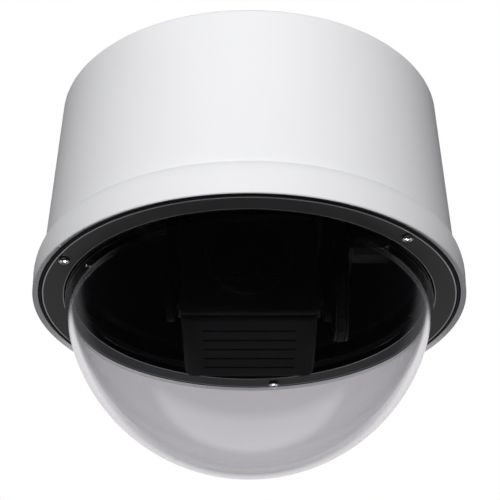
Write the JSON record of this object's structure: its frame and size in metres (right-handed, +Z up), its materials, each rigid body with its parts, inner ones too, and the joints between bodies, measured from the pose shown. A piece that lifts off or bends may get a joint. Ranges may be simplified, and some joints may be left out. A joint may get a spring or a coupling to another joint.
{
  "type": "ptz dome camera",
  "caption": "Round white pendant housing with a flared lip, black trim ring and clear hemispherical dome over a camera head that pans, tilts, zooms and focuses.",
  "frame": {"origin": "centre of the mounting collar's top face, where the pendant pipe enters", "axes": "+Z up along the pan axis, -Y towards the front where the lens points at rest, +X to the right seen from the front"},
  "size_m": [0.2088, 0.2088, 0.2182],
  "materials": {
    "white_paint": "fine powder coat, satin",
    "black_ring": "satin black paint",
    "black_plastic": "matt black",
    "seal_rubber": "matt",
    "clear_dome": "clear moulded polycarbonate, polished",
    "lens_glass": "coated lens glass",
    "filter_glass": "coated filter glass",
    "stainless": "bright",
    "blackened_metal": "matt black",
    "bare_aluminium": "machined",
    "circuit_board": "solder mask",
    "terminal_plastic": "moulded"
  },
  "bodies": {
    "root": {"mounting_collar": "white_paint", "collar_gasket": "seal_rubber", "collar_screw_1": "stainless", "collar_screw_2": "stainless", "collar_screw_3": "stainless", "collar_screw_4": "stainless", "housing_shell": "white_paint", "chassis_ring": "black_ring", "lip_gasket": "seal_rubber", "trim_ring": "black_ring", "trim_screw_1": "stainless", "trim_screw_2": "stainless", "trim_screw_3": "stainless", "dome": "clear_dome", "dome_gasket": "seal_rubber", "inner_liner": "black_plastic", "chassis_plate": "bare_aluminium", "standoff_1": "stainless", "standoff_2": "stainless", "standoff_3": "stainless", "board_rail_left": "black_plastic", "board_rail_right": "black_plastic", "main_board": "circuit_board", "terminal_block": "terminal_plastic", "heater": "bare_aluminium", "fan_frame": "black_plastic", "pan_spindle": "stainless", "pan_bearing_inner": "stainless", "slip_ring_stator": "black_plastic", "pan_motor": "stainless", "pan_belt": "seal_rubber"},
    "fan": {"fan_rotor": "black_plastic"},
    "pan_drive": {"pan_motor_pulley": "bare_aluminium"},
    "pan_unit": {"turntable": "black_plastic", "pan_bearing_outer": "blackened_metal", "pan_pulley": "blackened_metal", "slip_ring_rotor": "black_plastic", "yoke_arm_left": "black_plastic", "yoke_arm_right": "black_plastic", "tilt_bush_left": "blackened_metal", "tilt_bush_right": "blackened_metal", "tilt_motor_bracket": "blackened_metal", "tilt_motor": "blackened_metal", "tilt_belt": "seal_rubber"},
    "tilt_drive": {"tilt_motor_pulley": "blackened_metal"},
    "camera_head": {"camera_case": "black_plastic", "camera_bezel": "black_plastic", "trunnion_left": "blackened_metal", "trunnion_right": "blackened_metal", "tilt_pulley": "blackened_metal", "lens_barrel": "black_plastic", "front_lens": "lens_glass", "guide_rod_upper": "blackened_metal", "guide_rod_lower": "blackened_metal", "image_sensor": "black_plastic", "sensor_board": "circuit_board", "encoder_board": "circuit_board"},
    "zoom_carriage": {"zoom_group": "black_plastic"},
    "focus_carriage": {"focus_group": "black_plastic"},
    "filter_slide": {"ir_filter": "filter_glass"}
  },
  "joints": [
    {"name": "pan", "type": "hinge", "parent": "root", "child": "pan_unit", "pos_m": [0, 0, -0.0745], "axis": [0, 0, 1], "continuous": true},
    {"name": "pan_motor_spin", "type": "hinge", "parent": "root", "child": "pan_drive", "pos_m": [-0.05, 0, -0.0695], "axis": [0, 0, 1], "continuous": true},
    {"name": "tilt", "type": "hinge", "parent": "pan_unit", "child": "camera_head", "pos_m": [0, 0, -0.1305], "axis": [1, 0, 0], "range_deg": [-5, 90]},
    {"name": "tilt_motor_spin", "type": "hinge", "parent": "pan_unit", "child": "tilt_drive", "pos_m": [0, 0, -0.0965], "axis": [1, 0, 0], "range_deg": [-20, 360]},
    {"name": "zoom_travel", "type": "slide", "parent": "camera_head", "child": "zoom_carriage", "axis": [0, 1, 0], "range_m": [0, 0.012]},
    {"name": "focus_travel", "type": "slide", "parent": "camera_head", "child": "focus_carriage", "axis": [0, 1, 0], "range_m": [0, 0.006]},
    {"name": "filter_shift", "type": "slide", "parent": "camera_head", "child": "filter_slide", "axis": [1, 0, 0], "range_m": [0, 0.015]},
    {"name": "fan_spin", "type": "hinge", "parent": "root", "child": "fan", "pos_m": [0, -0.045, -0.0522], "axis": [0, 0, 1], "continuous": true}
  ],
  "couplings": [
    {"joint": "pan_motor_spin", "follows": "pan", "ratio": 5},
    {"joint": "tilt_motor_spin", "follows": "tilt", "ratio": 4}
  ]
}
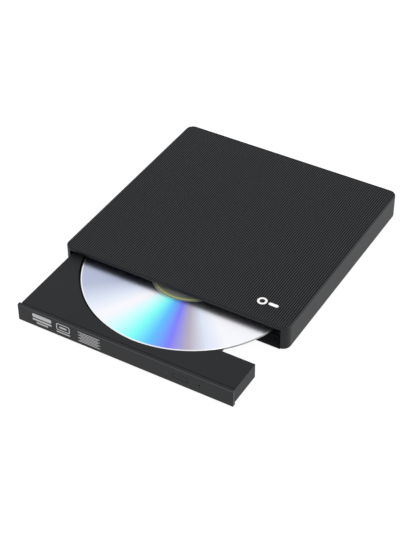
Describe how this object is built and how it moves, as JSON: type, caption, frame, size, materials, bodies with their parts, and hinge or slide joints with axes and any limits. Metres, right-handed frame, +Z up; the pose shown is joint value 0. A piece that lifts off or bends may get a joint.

**THE EXERCISE:**
Repeat the material above in full, quoting it exactly.

**WRITTEN RESPONSE:**
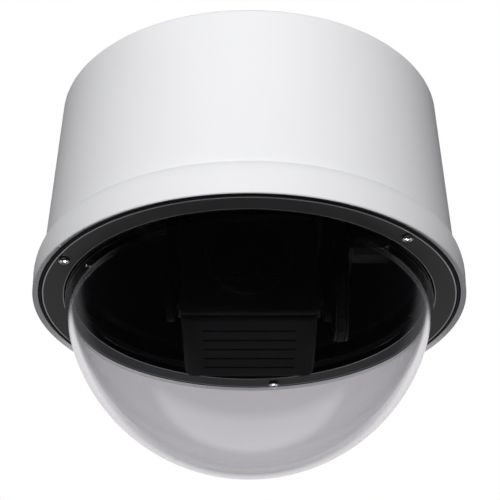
Write the JSON record of this object's structure: its frame and size in metres (right-handed, +Z up), its materials, each rigid body with its parts, inner ones too, and the joints between bodies, measured from the pose shown. A piece that lifts off or bends may get a joint. Ranges may be simplified, and some joints may be left out. A joint may get a spring or a coupling to another joint.
{
  "type": "ptz dome camera",
  "caption": "Round white pendant housing with a flared lip, black trim ring and clear hemispherical dome over a camera head that pans, tilts, zooms and focuses.",
  "frame": {"origin": "centre of the mounting collar's top face, where the pendant pipe enters", "axes": "+Z up along the pan axis, -Y towards the front where the lens points at rest, +X to the right seen from the front"},
  "size_m": [0.2088, 0.2088, 0.2182],
  "materials": {
    "white_paint": "fine powder coat, satin",
    "black_ring": "satin black paint",
    "black_plastic": "matt black",
    "seal_rubber": "matt",
    "clear_dome": "clear moulded polycarbonate, polished",
    "lens_glass": "coated lens glass",
    "filter_glass": "coated filter glass",
    "stainless": "bright",
    "blackened_metal": "matt black",
    "bare_aluminium": "machined",
    "circuit_board": "solder mask",
    "terminal_plastic": "moulded"
  },
  "bodies": {
    "root": {"mounting_collar": "white_paint", "collar_gasket": "seal_rubber", "collar_screw_1": "stainless", "collar_screw_2": "stainless", "collar_screw_3": "stainless", "collar_screw_4": "stainless", "housing_shell": "white_paint", "chassis_ring": "black_ring", "lip_gasket": "seal_rubber", "trim_ring": "black_ring", "trim_screw_1": "stainless", "trim_screw_2": "stainless", "trim_screw_3": "stainless", "dome": "clear_dome", "dome_gasket": "seal_rubber", "inner_liner": "black_plastic", "chassis_plate": "bare_aluminium", "standoff_1": "stainless", "standoff_2": "stainless", "standoff_3": "stainless", "board_rail_left": "black_plastic", "board_rail_right": "black_plastic", "main_board": "circuit_board", "terminal_block": "terminal_plastic", "heater": "bare_aluminium", "fan_frame": "black_plastic", "pan_spindle": "stainless", "pan_bearing_inner": "stainless", "slip_ring_stator": "black_plastic", "pan_motor": "stainless", "pan_belt": "seal_rubber"},
    "fan": {"fan_rotor": "black_plastic"},
    "pan_drive": {"pan_motor_pulley": "bare_aluminium"},
    "pan_unit": {"turntable": "black_plastic", "pan_bearing_outer": "blackened_metal", "pan_pulley": "blackened_metal", "slip_ring_rotor": "black_plastic", "yoke_arm_left": "black_plastic", "yoke_arm_right": "black_plastic", "tilt_bush_left": "blackened_metal", "tilt_bush_right": "blackened_metal", "tilt_motor_bracket": "blackened_metal", "tilt_motor": "blackened_metal", "tilt_belt": "seal_rubber"},
    "tilt_drive": {"tilt_motor_pulley": "blackened_metal"},
    "camera_head": {"camera_case": "black_plastic", "camera_bezel": "black_plastic", "trunnion_left": "blackened_metal", "trunnion_right": "blackened_metal", "tilt_pulley": "blackened_metal", "lens_barrel": "black_plastic", "front_lens": "lens_glass", "guide_rod_upper": "blackened_metal", "guide_rod_lower": "blackened_metal", "image_sensor": "black_plastic", "sensor_board": "circuit_board", "encoder_board": "circuit_board"},
    "zoom_carriage": {"zoom_group": "black_plastic"},
    "focus_carriage": {"focus_group": "black_plastic"},
    "filter_slide": {"ir_filter": "filter_glass"}
  },
  "joints": [
    {"name": "pan", "type": "hinge", "parent": "root", "child": "pan_unit", "pos_m": [0, 0, -0.0745], "axis": [0, 0, 1], "continuous": true},
    {"name": "pan_motor_spin", "type": "hinge", "parent": "root", "child": "pan_drive", "pos_m": [-0.05, 0, -0.0695], "axis": [0, 0, 1], "continuous": true},
    {"name": "tilt", "type": "hinge", "parent": "pan_unit", "child": "camera_head", "pos_m": [0, 0, -0.1305], "axis": [1, 0, 0], "range_deg": [-5, 90]},
    {"name": "tilt_motor_spin", "type": "hinge", "parent": "pan_unit", "child": "tilt_drive", "pos_m": [0, 0, -0.0965], "axis": [1, 0, 0], "range_deg": [-20, 360]},
    {"name": "zoom_travel", "type": "slide", "parent": "camera_head", "child": "zoom_carriage", "axis": [0, 1, 0], "range_m": [0, 0.012]},
    {"name": "focus_travel", "type": "slide", "parent": "camera_head", "child": "focus_carriage", "axis": [0, 1, 0], "range_m": [0, 0.006]},
    {"name": "filter_shift", "type": "slide", "parent": "camera_head", "child": "filter_slide", "axis": [1, 0, 0], "range_m": [0, 0.015]},
    {"name": "fan_spin", "type": "hinge", "parent": "root", "child": "fan", "pos_m": [0, -0.045, -0.0522], "axis": [0, 0, 1], "continuous": true}
  ],
  "couplings": [
    {"joint": "pan_motor_spin", "follows": "pan", "ratio": 5},
    {"joint": "tilt_motor_spin", "follows": "tilt", "ratio": 4}
  ]
}
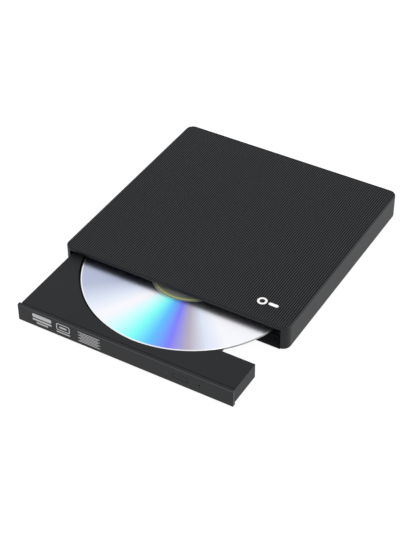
Describe how this object is built and how it moves, as JSON: type, caption, frame, size, materials, bodies with their parts, and hinge or slide joints with axes and any limits. Metres, right-handed frame, +Z up; the pose shown is joint value 0. A piece that lifts off or bends may get a joint.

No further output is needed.